The lines below are to be quoted exactly, from the first through the one that contains "foot_r = 12; // [10:0.5:13]".

Collected data -
==============================
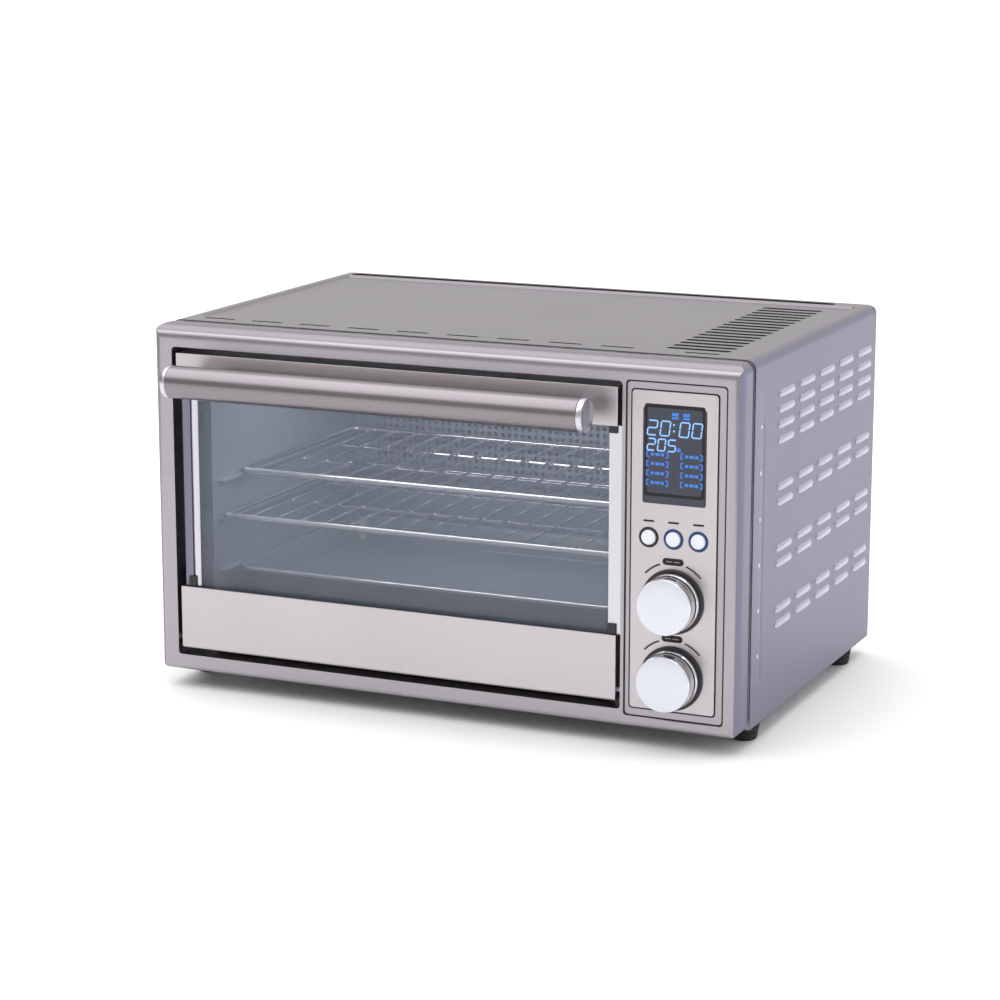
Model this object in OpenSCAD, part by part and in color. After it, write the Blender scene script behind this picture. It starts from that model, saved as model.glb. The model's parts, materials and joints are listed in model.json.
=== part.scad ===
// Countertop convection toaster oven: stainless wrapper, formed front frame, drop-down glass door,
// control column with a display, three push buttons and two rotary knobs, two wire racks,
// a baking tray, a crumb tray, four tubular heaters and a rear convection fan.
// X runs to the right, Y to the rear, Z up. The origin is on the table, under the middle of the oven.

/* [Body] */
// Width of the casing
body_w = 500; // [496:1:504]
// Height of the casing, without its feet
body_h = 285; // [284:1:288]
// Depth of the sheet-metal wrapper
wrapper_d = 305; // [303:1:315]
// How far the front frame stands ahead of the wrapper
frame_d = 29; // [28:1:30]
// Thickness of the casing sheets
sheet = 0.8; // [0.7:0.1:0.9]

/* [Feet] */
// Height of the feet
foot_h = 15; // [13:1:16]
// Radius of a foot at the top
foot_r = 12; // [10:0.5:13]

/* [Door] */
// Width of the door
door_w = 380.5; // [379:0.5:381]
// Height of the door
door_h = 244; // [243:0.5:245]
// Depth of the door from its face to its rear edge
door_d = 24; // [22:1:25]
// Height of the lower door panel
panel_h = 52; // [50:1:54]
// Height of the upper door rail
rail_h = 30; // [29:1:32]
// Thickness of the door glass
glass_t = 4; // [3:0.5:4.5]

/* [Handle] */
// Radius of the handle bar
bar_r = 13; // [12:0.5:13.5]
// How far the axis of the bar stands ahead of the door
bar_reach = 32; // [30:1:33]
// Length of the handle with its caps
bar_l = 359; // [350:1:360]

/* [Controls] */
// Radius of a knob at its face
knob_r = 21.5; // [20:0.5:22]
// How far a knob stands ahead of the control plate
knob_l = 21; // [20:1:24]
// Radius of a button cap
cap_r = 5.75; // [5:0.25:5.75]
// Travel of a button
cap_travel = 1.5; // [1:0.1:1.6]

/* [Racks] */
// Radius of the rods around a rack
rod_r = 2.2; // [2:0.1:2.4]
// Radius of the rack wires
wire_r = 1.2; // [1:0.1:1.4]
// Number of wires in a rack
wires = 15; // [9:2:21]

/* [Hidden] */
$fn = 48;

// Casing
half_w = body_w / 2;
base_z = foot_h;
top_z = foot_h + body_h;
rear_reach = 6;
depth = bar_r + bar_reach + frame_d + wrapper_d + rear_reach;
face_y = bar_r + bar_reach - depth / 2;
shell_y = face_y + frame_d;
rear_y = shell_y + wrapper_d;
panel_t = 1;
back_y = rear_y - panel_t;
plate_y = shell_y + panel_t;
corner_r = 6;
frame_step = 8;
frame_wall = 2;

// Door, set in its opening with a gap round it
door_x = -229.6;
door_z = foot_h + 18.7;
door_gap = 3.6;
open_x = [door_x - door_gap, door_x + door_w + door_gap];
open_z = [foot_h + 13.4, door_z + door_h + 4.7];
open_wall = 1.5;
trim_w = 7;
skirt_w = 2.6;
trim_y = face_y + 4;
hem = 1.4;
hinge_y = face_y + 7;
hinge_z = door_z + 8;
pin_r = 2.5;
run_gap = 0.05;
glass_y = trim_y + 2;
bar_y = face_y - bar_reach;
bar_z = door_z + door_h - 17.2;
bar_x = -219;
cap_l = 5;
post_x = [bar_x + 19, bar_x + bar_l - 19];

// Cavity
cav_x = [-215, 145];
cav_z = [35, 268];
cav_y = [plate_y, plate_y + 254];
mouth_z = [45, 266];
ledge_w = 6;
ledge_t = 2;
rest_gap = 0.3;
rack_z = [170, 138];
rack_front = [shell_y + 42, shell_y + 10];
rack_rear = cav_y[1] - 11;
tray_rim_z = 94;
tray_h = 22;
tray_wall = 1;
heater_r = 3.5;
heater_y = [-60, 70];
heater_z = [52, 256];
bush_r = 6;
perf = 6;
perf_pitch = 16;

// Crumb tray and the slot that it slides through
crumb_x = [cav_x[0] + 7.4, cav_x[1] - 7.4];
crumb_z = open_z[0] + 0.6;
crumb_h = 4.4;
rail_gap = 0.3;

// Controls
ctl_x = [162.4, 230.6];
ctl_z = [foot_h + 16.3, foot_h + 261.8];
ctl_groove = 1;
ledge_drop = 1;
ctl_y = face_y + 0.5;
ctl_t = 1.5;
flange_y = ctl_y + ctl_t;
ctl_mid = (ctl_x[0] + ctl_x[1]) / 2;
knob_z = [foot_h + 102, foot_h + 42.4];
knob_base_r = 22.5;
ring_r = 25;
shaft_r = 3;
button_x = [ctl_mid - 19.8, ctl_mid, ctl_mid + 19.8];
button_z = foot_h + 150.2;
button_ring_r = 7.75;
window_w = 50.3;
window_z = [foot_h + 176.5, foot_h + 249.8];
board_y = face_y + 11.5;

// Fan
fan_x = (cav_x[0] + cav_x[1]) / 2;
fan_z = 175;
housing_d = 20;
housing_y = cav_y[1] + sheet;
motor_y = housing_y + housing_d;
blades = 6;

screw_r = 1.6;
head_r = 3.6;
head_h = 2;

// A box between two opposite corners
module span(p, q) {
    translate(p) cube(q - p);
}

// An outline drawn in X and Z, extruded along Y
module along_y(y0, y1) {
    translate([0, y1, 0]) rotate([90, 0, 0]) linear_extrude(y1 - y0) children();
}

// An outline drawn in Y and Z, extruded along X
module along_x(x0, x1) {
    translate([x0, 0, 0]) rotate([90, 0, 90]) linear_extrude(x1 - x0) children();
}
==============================
Exercise answer -
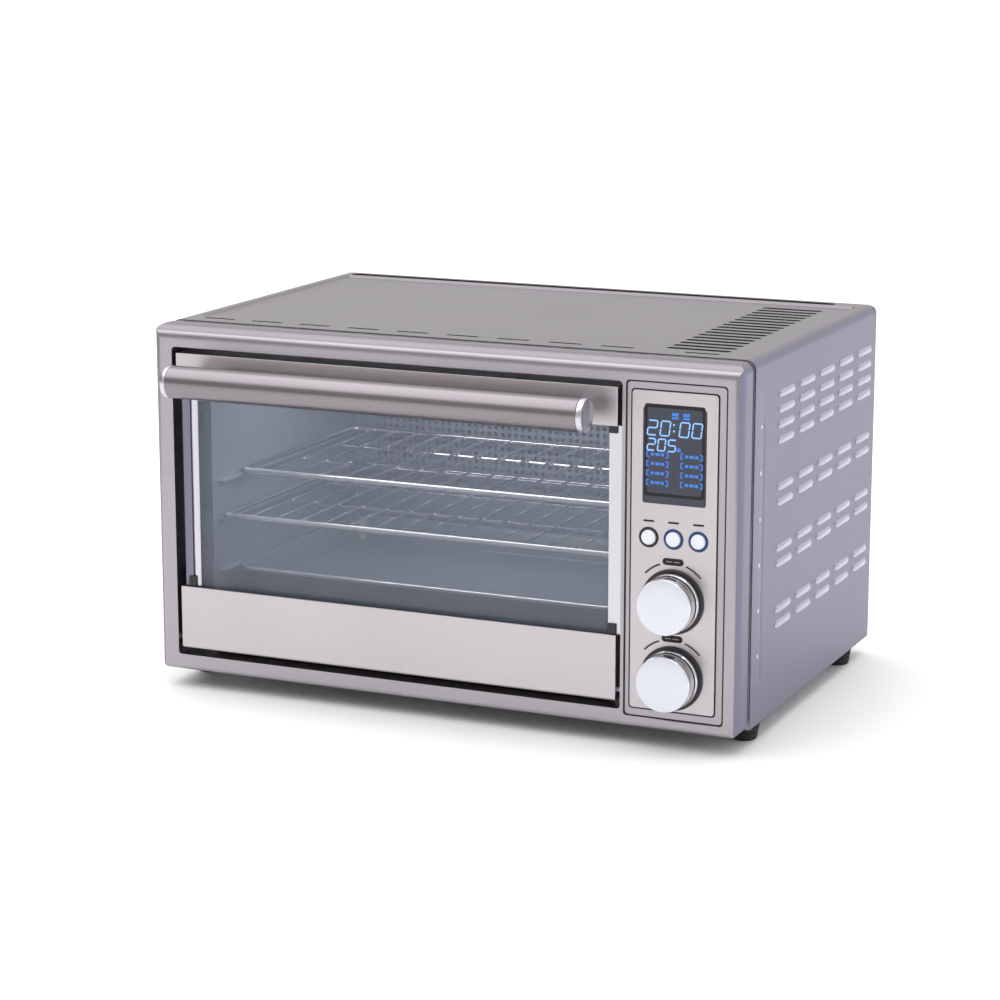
Model this object in OpenSCAD, part by part and in color. After it, write the Blender scene script behind this picture. It starts from that model, saved as model.glb. The model's parts, materials and joints are listed in model.json.
=== part.scad ===
// Countertop convection toaster oven: stainless wrapper, formed front frame, drop-down glass door,
// control column with a display, three push buttons and two rotary knobs, two wire racks,
// a baking tray, a crumb tray, four tubular heaters and a rear convection fan.
// X runs to the right, Y to the rear, Z up. The origin is on the table, under the middle of the oven.

/* [Body] */
// Width of the casing
body_w = 500; // [496:1:504]
// Height of the casing, without its feet
body_h = 285; // [284:1:288]
// Depth of the sheet-metal wrapper
wrapper_d = 305; // [303:1:315]
// How far the front frame stands ahead of the wrapper
frame_d = 29; // [28:1:30]
// Thickness of the casing sheets
sheet = 0.8; // [0.7:0.1:0.9]

/* [Feet] */
// Height of the feet
foot_h = 15; // [13:1:16]
// Radius of a foot at the top
foot_r = 12; // [10:0.5:13]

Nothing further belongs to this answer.